Enhanced Hydrogen Permeability of Mixed Protonic–Electronic Conducting Membranes through an In‐Situ Exsolution Strategy
Guowei Weng, Kun Ouyang, Xuanhe Lin, Sisi Wen, Yisa Zhou, Lei Song, Jian Xue, Haihui Wang
Abstract
Abstract Mixed protonic–electronic conducting (MPEC) ceramic membranes with high H 2 permeability and stability are significant for practical H 2 separation. CO 2 ‐tolerant lanthanum tungstate oxides have received much attention, but their low H 2 permeability is their main problem for membrane applications.
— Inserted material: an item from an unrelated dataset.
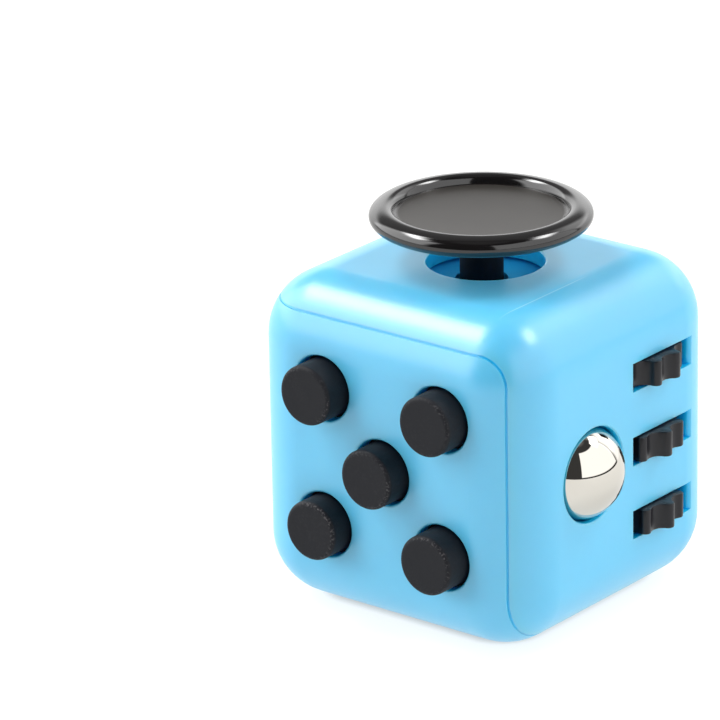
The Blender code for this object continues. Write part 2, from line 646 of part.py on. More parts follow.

Herein, an efficient in‐situ exsolution strategy is proposed to enhance the H 2 permeability and CO 2 stability of lanthanum tungstate‐type membranes. During H 2 permeation, the catalytic Pd nanoparticles are in‐situ generated from the bulk oxide lattices and dispersed evenly on the membrane surfaces, which greatly promotes the H 2 surface exchange kinetics. Also, the protonic conductivity of the membranes is effectively improved through the introduction of Pd. Consequently, the H 2 permeation flux is increased by 3.5 times and a maximum H 2 flux of 1.3 mL min −1 cm −2 is achieved at 1000 ° C through the La 5.5 (W 0.6 Mo 0.4 ) 0.95 Pd 0.05 O 11.25‐δ (LWMPd) membrane. The LWMPd membrane shows outstanding long‐term chemical stability during 300 h continuous operation in a CO 2 ‐containing atmosphere. Therefore, this in‐situ exsolution formation of Pd nanoparticles provides effective guidance for developing competitive MPEC membranes for H 2 separation and purification.